Apprentices of all crafts gained skills through copying, and imitation was one of the primary means of developing expertise.83 Giorgio Vasari encouraged artists to imitate nature in their paintings and sculpture, while Leon Battista Alberti stated that the painter who could imitate gold with his pigments merited greater praise than one who used gold leaf.84 Crafts were improved, revitalised and diversified through the imitation of techniques. The success of the Florentine wool industry, for example, was probably based on the adoption of imported techniques.85 Economic historians have written about the way that ‘import substitution’ and imitative processes led to product innovation.86 The skills developed by Muranese glass-makers in their quest to imitate luxury materials resulted in new ‘populuxe’ products valued by an emerging urban middle class.87
Invention and imitation, therefore, were not diametrically opposed; they were part of the same craft practice. As global markets expanded and travel increased, craftspeople were exposed to novel fabrics, colours, cuts and silhouettes which inspired them to imitate fashions from other cities and countries. While some of the clothes listed in the inventories of the ‘Refashioning the Renaissance’ database are described as imported from elsewhere (such as ‘from Holland’, or d’Olanda), hundreds of items are referred to as being ‘in the style of’ foreign fashions. These are recorded by appraisers as generally ‘foreign’ as well as more specifically in the English, French, Genoese, German, Greek, Lucchese, Moorish, Moroccan, Neapolitan, Persian, Roman, Syrian or Turkish style (see Chapter 7 below). 88 Where the buratto gown cut ‘in the French style’ owned by the Venetian dyer Marin Marini in 1632 was actually made is unknown – but it was associated with French fashion.89 Other entries explicitly suggest that artisans were imitating foreign products. Thirty-one pairs of leather shoes made ‘in the fashionable French style’ were found in Santi Biancardi’s Sienese shop when he died in 1646.90
The imitation and adoption of foreign goods has been understood not only as an act of ‘material appreciation’ but also as a means of competition and even ‘material conquest’ of other nations.91 Among contemporaries there was some anxiety about dressing in foreign styles. The clergyman William Harrison, for example, lamented that in late sixteenth-century England ‘we do seem to imitate all nations round about us, wherein we be like to the polypus [octopus] or chameleon; and thereunto bestow most cost upon our arses’.92 Imitations fuelled the fashion industry, and shaped narratives about identity, materiality and corporeality.
Conclusion
Acknowledging the widespread use of imitation materials has implications for the ways we understand surviving archival, visual and material sources as well as our understanding of the culture of appearances. This is important because many scholars rely on images to learn about what was in the wardrobes and on the backs of early modern people, believing that ‘the literal truth in dress is what we do see’.93 But weavers, dyers, cloth finishers, goldsmiths and other craftspeople were adept at making one material imitate the optical effects of another. We cannot be certain that a portrait sitter is really wearing a silk velvet rather than a wool imitation, or that their pearls were sourced from the sea rather than moulded in a workshop.

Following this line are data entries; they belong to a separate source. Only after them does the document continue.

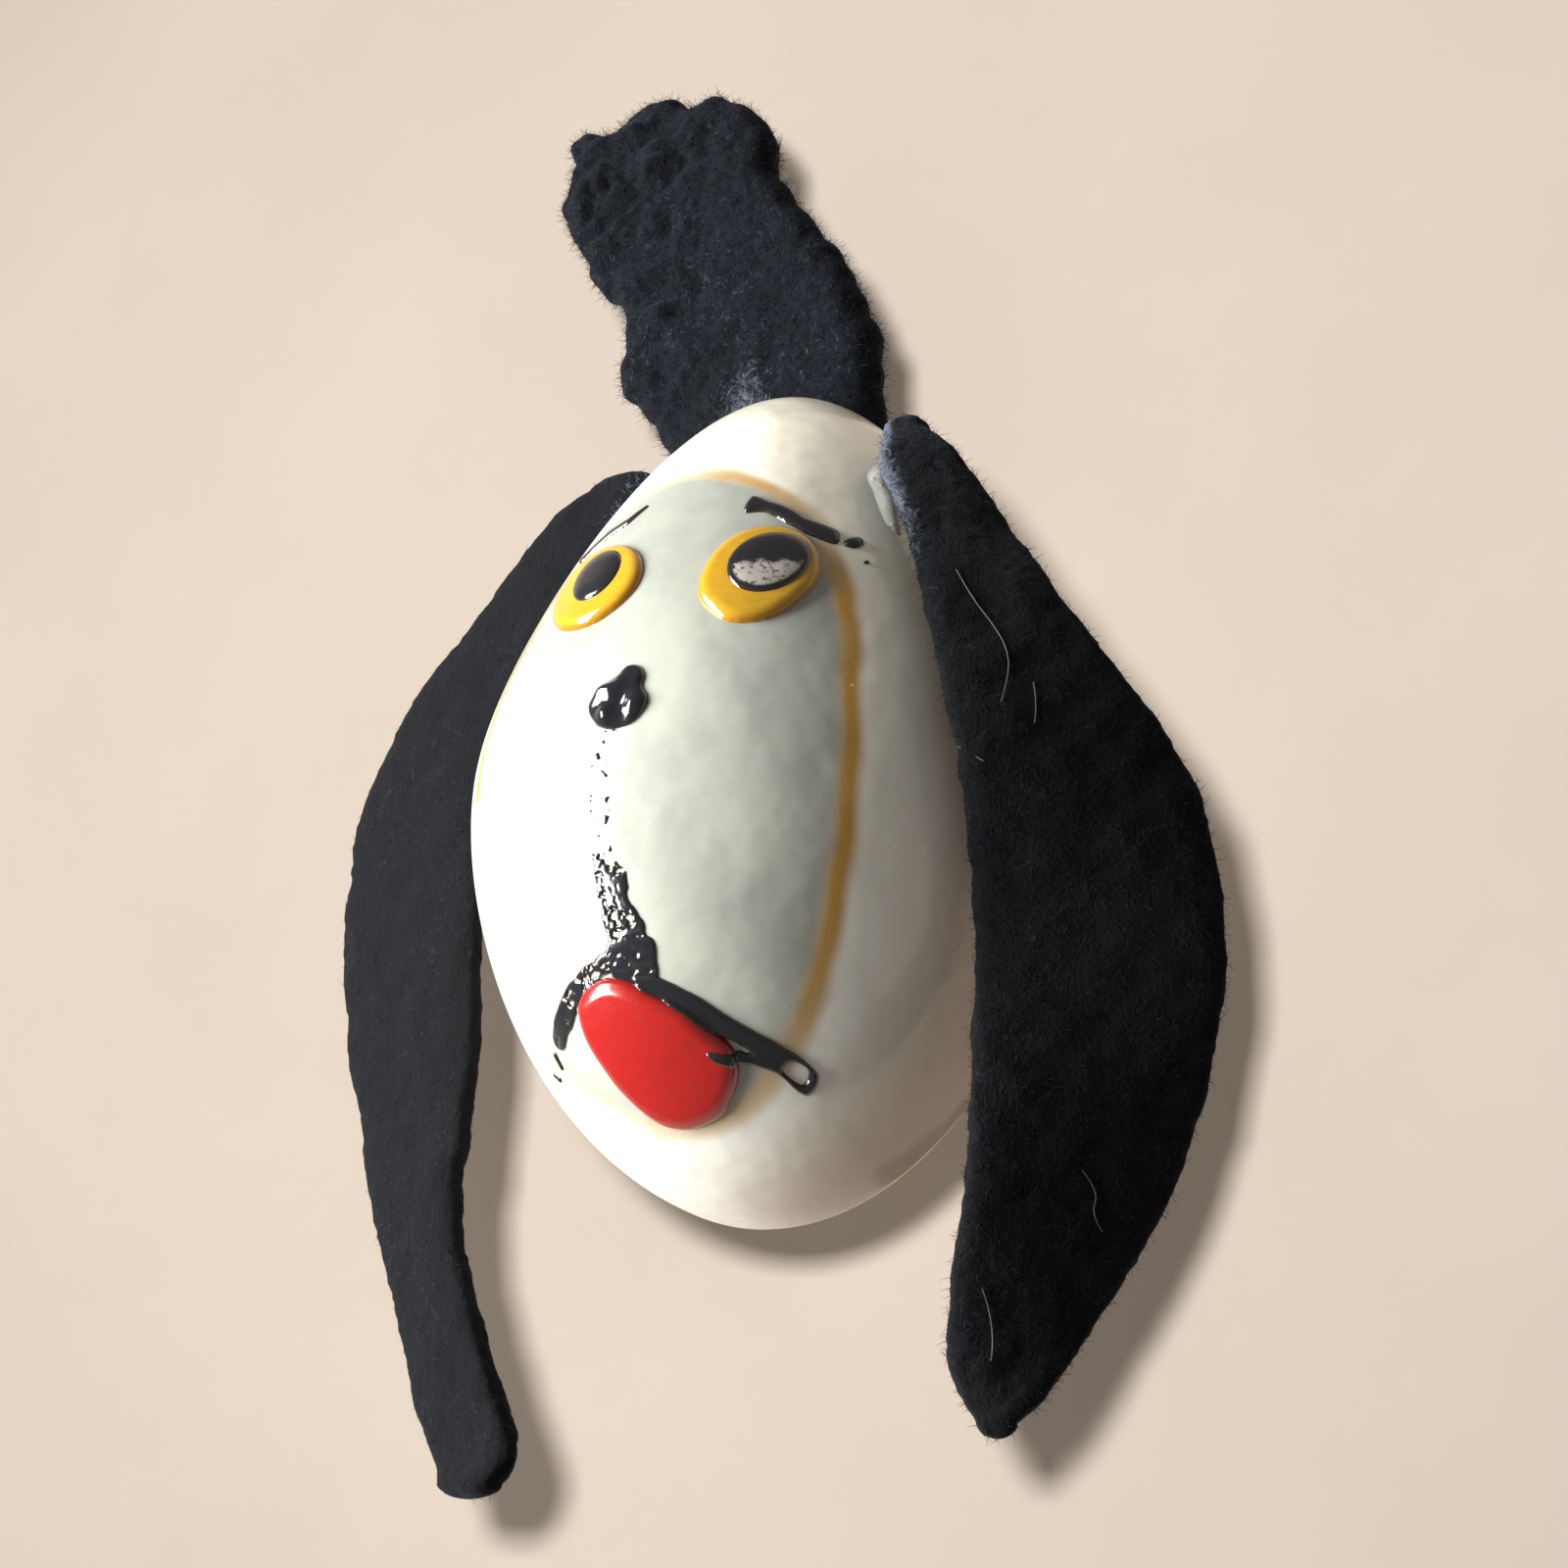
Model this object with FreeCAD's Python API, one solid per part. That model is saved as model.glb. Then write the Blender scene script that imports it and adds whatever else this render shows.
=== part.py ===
import FreeCAD, Part
import math
import os

# A dog's face made from a ring-top cowrie shell, with painted features, two felt ears and a topknot.
# The face looks along -Y and +Z is up. The origin is the middle of the shell's flat side, which
# lies on the plane y = 0, so everything stands in front of that plane. Millimetres.

# ---- driving dimensions -------------------------------------------------------------------------
# shell
shell_length = 25.0
shell_width = 17.4
dorsum_height = 10.1        # from the margin, where the two sides meet, to the top of the back
base_bulge = 2.2            # how far the flat side stands out behind the margin
width_fullness = 1.4        # under 2 gives a lens, 2 gives an ellipse
height_fullness = 1.64
width_taper = 0.18          # how much wider the chin is than the crown
height_taper = 0.216
base_squareness = 2.5       # 2 is an ellipse, more is a flatter underside with fuller edges
waist_round = 0.12          # rounds the outline where it is widest
pole_radius = 1e-6          # keeps the two end points of the shell from dividing by nothing
shell_wall = 1.1
slit_width = 1.1
slit_length = 20.0
slit_bow = 0.8              # the slit curves sideways
tooth_count = 13            # on each lip
tooth_gap = 0.45
tooth_depth = 0.7

# painted and dropped-on features
stroke_film = 0.15
stroke_end_share = 0.55     # how wide a stroke's ends are, as a share of its middle
eye_disc_thickness = 0.4
pupil_thickness = 0.25
nose_thickness = 0.5
tongue_thickness = 0.35

# ears
felt_thickness = 1.0
ear_length_right = 28.2
ear_length_left = 30.0
ear_top_drop_right = 2.8    # from the crown of the shell down to the top of the right ear
ear_top_drop_left = 2.25
ear_hinge_drop = 5.0        # from the top of each ear down to the line where it starts to swing
ear_hinge_gap = 1.2         # felt left out at that line, so that the flap can turn
glue_bead = 0.85            # radius of the bead behind the glued edge of an ear, at its middle
glue_bead_end = 0.51        # and at its two ends
glue_bead_length = 3.4
glue_rings = 5              # cross-sections along the bead
glue_facets = 10            # sides of the bead

# topknot
knot_thickness = 2.0
knot_root_depth = 3.4       # how far it reaches down behind the crown
knot_root_width = 5.6
knot_hinge_rise = 0.75      # bend line above the crown
knot_hinge_gap = 1.2
knot_wall_gap = 0.1         # left between the topknot and the plane y = 0
knot_glue_radius = 1.1

crown = shell_length / 2
margin_y = -base_bulge
cutter_depth = 2 * dorsum_height        # every paint outline is cut as a prism this deep
beyond = shell_width + shell_length     # farther out than any piece reaches


# ---- shell --------------------------------------------------------------------------------------
def fullness(t, power):
    """1 at the middle of the shell and 0 at both ends, with a round waist."""
    soft = waist_round ** power
    reach = (t * t + waist_round ** 2) ** (power / 2)
    end = (1 + waist_round ** 2) ** (power / 2)
    return math.sqrt(max(0.0, 1 - (reach - soft) / (end - soft)))


def half_width(t, grow):
    return (shell_width / 2 + grow) * fullness(t, width_fullness) * (1 - width_taper * t)


def front_height(t, grow):
    return (dorsum_height + grow) * fullness(t, height_fullness) * (1 - height_taper * t)


def back_height(t, grow):
    return (base_bulge + grow) * fullness(t, height_fullness)


def side_x(front, z):
    """Half the shell's width at a height z and a distance in front of the margin."""
    t = z / crown
    share = front / front_height(t, 0)
    return half_width(t, 0) * math.sqrt(max(0.0, 1 - share * share))


def shell_body(grow):
    """The shell's outer form, grown or shrunk evenly, as one solid of two mirrored halves."""
    rings, turns = 28, 24
    half = crown + grow
    rows = []
    for i in range(rings + 1):
        t = math.sin(math.pi * (i / rings - 0.5))
        wide = max(half_width(t, grow), pole_radius)
        row = []
        for j in range(turns + 1):
            angle = math.pi * (j / turns - 0.5)
            behind = angle > 0
            power = base_squareness if behind else 2
            deep = max(back_height(t, grow) if behind else front_height(t, grow), pole_radius)
            across, along = math.cos(angle) / wide, abs(math.sin(angle)) / deep
            radius = (across ** power + along ** power) ** (-1 / power)
            if i in (0, rings):
                radius = 0
            x, y = radius * math.cos(angle), radius * math.sin(angle)
            row.append(FreeCAD.Vector(x, margin_y + y, half * t))
        rows.append(row)
    surface = Part.BSplineSurface()
    surface.interpolate(rows)
    right = surface.toShape()
    left = right.mirror(FreeCAD.Vector(0, 0, 0), FreeCAD.Vector(1, 0, 0))
    skin = Part.Compound([right, left])
    skin.sewShape()
    solid = Part.Solid(skin.Shells[0])
    if solid.Volume < 0:
        solid.reverse()
    return solid


def bar(x0, x1, y0, y1, z0, z1):
    return Part.makeBox(x1 - x0, y1 - y0, z1 - z0, FreeCAD.Vector(x0, y0, z0))


outer = shell_body(0)
depth_cut = base_bulge + shell_wall

# the slit is an arc-sided slot, and the gaps between its teeth are short bars across it
lip = slit_width / 2
half_slit = slit_length / 2
slit_edge = []
for side in (-1, 1):
    low = FreeCAD.Vector(side * lip, -depth_cut, -half_slit)
    middle = FreeCAD.Vector(side * lip + slit_bow, -depth_cut, 0)
    high = FreeCAD.Vector(side * lip, -depth_cut, half_slit)
    slit_edge.append(Part.Arc(low, middle, high).toShape())
ends = []
for k in (0, 1):
    left = slit_edge[0].Vertexes[k].Point
    right = slit_edge[1].Vertexes[k].Point
    ends.append(Part.LineSegment(left, right).toShape())
slit_wire = Part.Wire(Part.__sortEdges__(slit_edge + ends))
slit = Part.Face(slit_wire).extrude(FreeCAD.Vector(0, 2 * depth_cut, 0))
tooth_pitch = slit_length / (tooth_count + 1)
grooves = []
for k in range(tooth_count):
    z = (k + 1) * tooth_pitch - half_slit
    shift = slit_bow * (1 - (z / half_slit) ** 2)
    reach = lip + tooth_depth
    grooves.append(bar(shift - reach, shift + reach, -depth_cut, depth_cut,
                       z - tooth_gap / 2, z + tooth_gap / 2))
cavity = shell_body(-shell_wall)
shell = outer.cut(cavity).cut(slit.multiFuse(grooves))


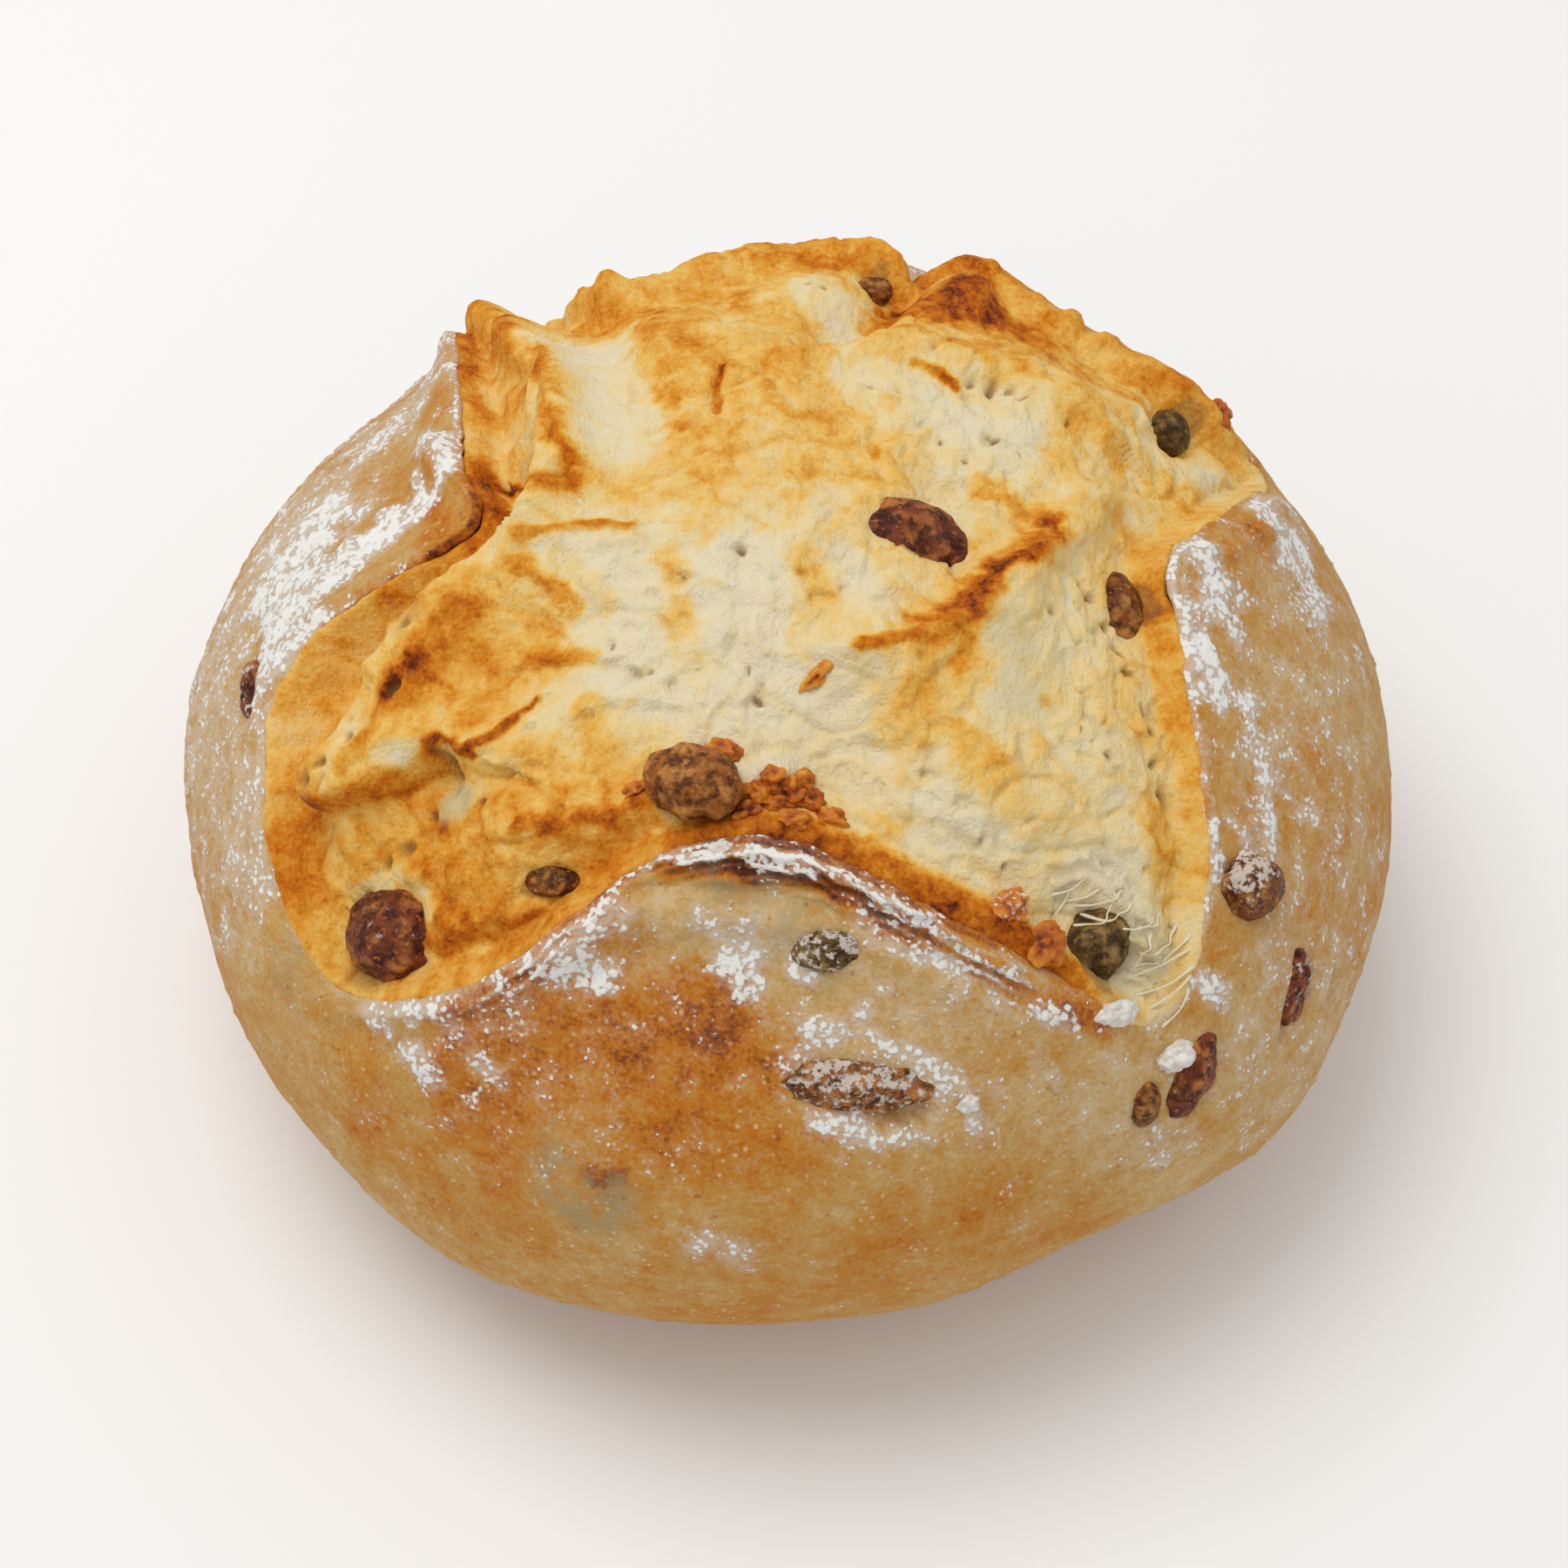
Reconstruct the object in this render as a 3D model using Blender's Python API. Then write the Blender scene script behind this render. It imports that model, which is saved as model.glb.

Archival sources revealing the scale of production and interest in fake materials and reconstructions demonstrating how simulant materials imitated fashionable effects should make us question what we are really seeing in Renaissance portraiture. We also need to interrogate surviving objects, for some early modern imitation materials are so successful that they hide in plain sight, misidentified in museum catalogues. While the use of fake materials at court, on stage and in the streets of Renaissance Europe was an open secret, we must also keep in mind that imitations and fakes might have fooled contemporaries too, further complicating the already challenging task of interpreting the descriptions of items in archival texts such as inventories and letters.94 More than four hundred items in the ‘Refashioning the Renaissance’ database are explicitly described as being fake, but many more might have been missed by those who drew up the records. For instance, the appraiser of the Sienese bookseller Nicolò Ormandini’s belongings in 1591 noted that ‘a plain necklace was said to be fake’, suggesting that he had not made the assessment himself but was perhaps informed by a witness.95
Early modern fakes made fashions available to a wider range of men and women than ever before – and the material traces and reconstructed examples of these imitations testify to the ingenuity of craftspeople in the sixteenth and seventeenth centuries. Imitation materials used in dress and accessories span a wide range of objects. At one end of the spectrum are poor-quality silk blends dyed with fugitive colours and deceptively sold to ordinary town- and countryfolk; at the other are fake diamonds and lynx furs which impressed early modern princes. By focusing on imitation as a category – or subculture – of early modern fashion, this chapter has brought together sources for the making, wearing and meaning of simulated materials with wider discussions of artifice, craft skill and innovation, and the power of appearance in early modern Europe. In doing so, it represents a first examination of early modern fake fashions as a discrete category, arguing that imitations should be recognised as a key feature of clothing in the period.